The grille and wheel arches of the Canyon are substantially more aggressive looking than the pieces on the Chevrolet-badged Colorado and fit in well with GMC’s “professional grade” tag-line. Unlike my old S15, the new Canyon is not available in a regular cab version so you get a choice of either the extended cab or crew-cab variants. The extended cab gets a six-foot, two-inch box that is available as an option with the crew cab. The standard bed length with the bigger cab is 12-inches shorter.
Like modern full-size pickups, the extended cab Colorado has rear-hinged half doors for access to the rear portion of the cab which has two “seats” and accompanying belts. GMC lists the rear leg room at 28.6-inches, but I suspect this may be measured with the driver’s seat well forward because when I set the driver’s seat to my position and tried to squeeze into the back, it was a non-starter. For all practical purposes, no one over about four-feet tall will be able to sit in the back of the extended-cab Canyon. Child safety seats can be installed in the back and there are small hidden storage compartments under the rear seat cushions. The windows in the rear access portals are also permanently fixed in place. If you need to carry more than one passenger, you’ll definitely want to get the crew cab variant instead.
Interestingly, there are two USB ports and a 12-volt socket installed in the back of the center console in addition to the single port and socket available to front seat riders. The front seats themselves are quite comfortable and supportive and the leather thrones in the premium SLT model are also heated to keep your backside warm on those cold winter mornings. Lower trim levels get a 4.2-inch non-touch color display for the audio system that does include support for Bluetooth audio streaming and Pandora radio. SLE and SLT models get the eight-inch Intellilink touchscreen system. This is the newer-generation system that is also found on the full-size Sierra and based on Cadillac’s CUE system. The screen is fairly responsive and the play/pause/FF/RW buttons on the screen work well for controlling audio streaming from my connected phone.

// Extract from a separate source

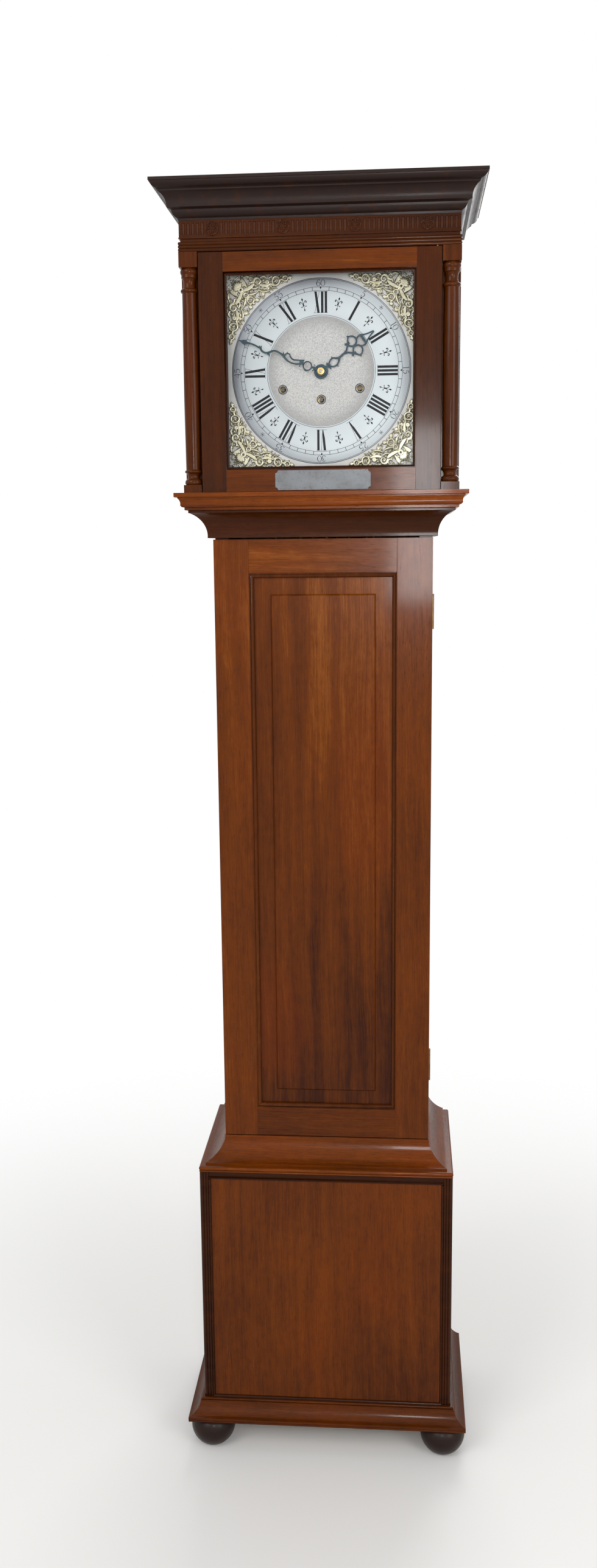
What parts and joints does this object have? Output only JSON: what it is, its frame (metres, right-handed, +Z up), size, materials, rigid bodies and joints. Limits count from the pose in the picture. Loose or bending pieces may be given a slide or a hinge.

For a four-wheel-drive truck with a relatively tall ride height, having a rear-view camera is a huge boon when backing to make sure you don’t run over anything. My SLT also had the optional forward-facing camera behind the mirror that provides lane departure warning and forward collision alerts. The $395 driver alert package works reasonably well, but it’s not tied into any of the active vehicle control systems and doesn’t do any automatic emergency braking or steering correction. Instead, you get a ridiculously loud audible alert accompanied by a visual warning in the cluster for the lane departure and a heads up display for the collision warning.
The system which is also available on a wide range of mainstream GM vehicles works by continuously taking a series of photos. Each image is actually composited from four individual exposures at various settings so it can work in the dark while still providing enough resolution to be able to detect targets. Each composite image is analyzed in real time to detect targets including lane markers and other vehicles. The size of targets in successive images is compared to estimate the distance and closing speed. During my driving the system worked reliably but as usual, the lane warning only works at speeds above 35 mph.
While having all these technological goodies is nice, this is above all supposed to be a truck and it needs to work as one. Currently, the Canyon and Colorado are available with two gasoline-fueled, direct-injected engines, a 2.5-liter four-cylinder and a 3.6-liter V6. The four-cylinder in the truck I drove is rated at 200-horsepower and 191 lb.-ft. The torque peaks at a relatively high 4,400 rpm which gives this truck adequate juice for driving around, but it certainly doesn’t inspire confidence if you regularly need to haul heavy loads. Payload is limited to 1,470-pounds and towing capacity is 3,500-pounds.
I hauled about 700 pounds of top soil and lumber home from the big box store without any difficulty, but if you need a real work truck, you might want to step up to the V6. If you can wait a few months, an even better option will soon be available in the form of a 2.8-liter four-cylinder diesel. That engine should match or exceed the capabilities of the V6 and provide significantly better fuel economy. The EPA rates the four-cylinder 4×4 Canyon at 19 mpg city, 25 mpg highway and 21 mpg combined but I only managed a bit more than 18 mpg in my time with the truck. In all likelihood, the diesel should be able to manage mid-20s mpg in real world use for the four-wheel-drive and upper-20s for the rear-wheel-driver.
So in 2015, what’s the point of a midsize truck like the Canyon? Presumably customers need some cargo hauling capability in a smaller, more maneuverable package with better fuel economy. While the Canyon is more compact than a Sierra, the current fuel economy is unimpressive and the 41.3-foot turning circle is actually slightly larger than the 40-foot circle for the regular cab Sierra. At 212.4-inches long, the extended cab Canyon splits the difference between the short and long bed Sierra regular cab variants although the smaller truck is six-inches narrower making it easier to find a parking space at the mall or big box store.
So far in 2015, GM has been selling about one Canyon and Colorado for every six Sierras and Silverados. While this is probably the best midsize truck available right now, the segment as a whole seems to have grown too close to their full-size siblings to make a notable difference anymore. When I owned my S15 all those years ago, it was dirt cheap and occupied a very distinct space in the market. With the growth of compact and midsize crossovers in the past 10-15 years, that space for a small pickup probably doesn’t exist anymore. Perhaps when the Canyon diesel arrives it will find a more coherent niche for a smaller truck with capability and fuel efficiency. Until then, it’s probably best to wait or just go for the full-size truck.